The business of opening these doors was not without its hazards, imaginary if not real. Rumour had it in Quarters that other small tribes, also struggling for existence in the tangle warrens, had silently vanished away after opening such doors.

Complain by now was not the only one caught by the perennial fascination of watching people work. Several women, each with an ample quota of children, stood by the barricade, getting in the way of the procession of humus and ponic bearers. To the constant small whine of flies, from which Quarters was never free, was added the chatter of small tongues: and to this chorus the Guards broke down the next door. A moment’s silence fell, in which even the workers paused to stare half in fear at the opening.

The new room was a disappointment. It did not even contain the skeleton of a Giant to horrify and fascinate. It was a small store merely, lined with shelves loaded with little bags. The little bags were full of variously coloured powders. A bright yellow and a scarlet one fell and broke, forming two fans on the deck, and in the air two intermingling clouds. Shouts of delight from the children, who rarely saw much colour, caused the Guards to bark orders brusquely and begin to carry their discoveries away, forming a living chain to a truck behind the barricade.

Aware of a vague sense of anti-climax, Complain drifted away. Perhaps, after all, he would go hunting.

‘But why is there light in the tangles when nobody is there to need it?’

The question came to Complain above the general bustle. He turned and saw the questioner was one of several small boys who clustered round a big man squatting in their midst. One or two mothers stood by, smiling indulgently, their hands idly fanning away the flies.

‘There has to be light for the ponics to grow, just as you could not live in the dark,’ came the answer to the boy. Complain saw the man who spoke was Bob Fermour, a slow fellow fit only for labouring in the fieldrooms. He was genial — rather more so than the Teaching entirely countenanced — and consequently popular with the children. Complain recalled that Fermour was reputed to be a storyteller, and felt suddenly eager to be diverted.

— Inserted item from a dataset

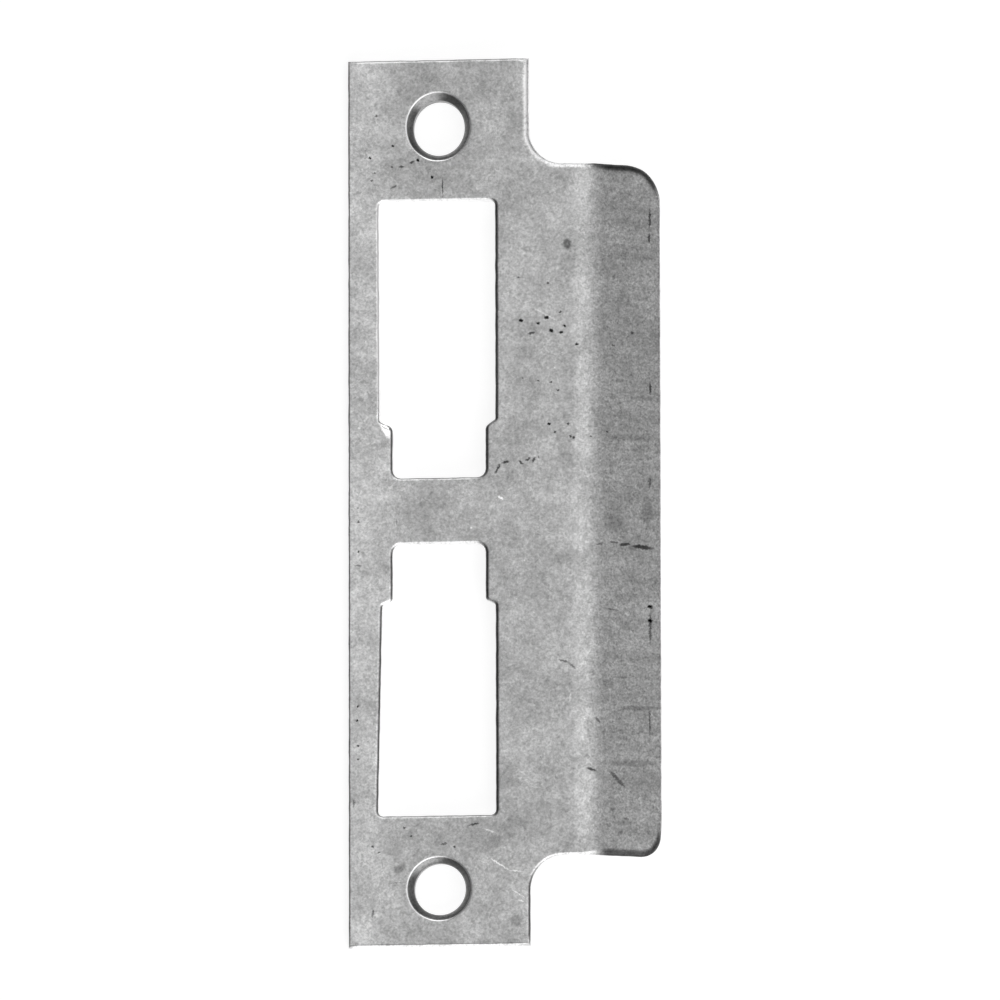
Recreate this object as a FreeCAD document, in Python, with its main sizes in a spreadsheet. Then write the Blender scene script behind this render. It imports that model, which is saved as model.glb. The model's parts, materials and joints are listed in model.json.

Without his anger he was empty.

‘What was there before the ponics were there?’ a little girl demanded. In their unpractised way, the children were trying to start Fermour on a story.

‘Tell ’em the tale about the world, Bob!’ one of the mothers advised.

Fermour glanced quizzically up at Complain.

‘Don’t mind me,’ Complain said. ‘Theories are less than flies to me.’ The powers of the tribe discouraged theorizing, or any sort of thought not on severely practical lines; hence Fermour’s hesitation.

‘Well, this is all guesswork, because we don’t have any records of what happened in the world before the Greene tribe began,’ Fermour said. ‘Or if we do find records, they don’t make much sense.’ He glanced sharply at the adults in his audience before adding quickly, ‘Because there are more important things to do than puzzle over old legends.’

‘What is the tale about the world, Bob? Is it exciting?’ a boy asked impatiently.

Fermour smoothed the boy’s fringe back from his eyes and said earnestly, ‘It is the most exciting tale that could possibly be, because it concerns all of us, and how we live. Now the world is a wonderful place. It is constructed of layers and layers of deck, like this one, and these layers do not end, because they eventually turn a circle on to themselves. So you could walk on and on for ever and never reach the end of the world. And all those layers are filled with mysterious places, some good, some evil; and all those corridors are blocked with ponics.’

‘What about the Forwards people?’ the boy asked. ‘Do they have green faces?’

‘We are coming to them,’ Fermour said, lowering his voice so that the youthful audience crowded nearer. ‘I have told you what happens if you keep to the lateral corridors of the world. But if you can get on to the main corridor you get on to a highway that takes you straight to distant parts of the world. And then you may arrive in the territory of Forwards.’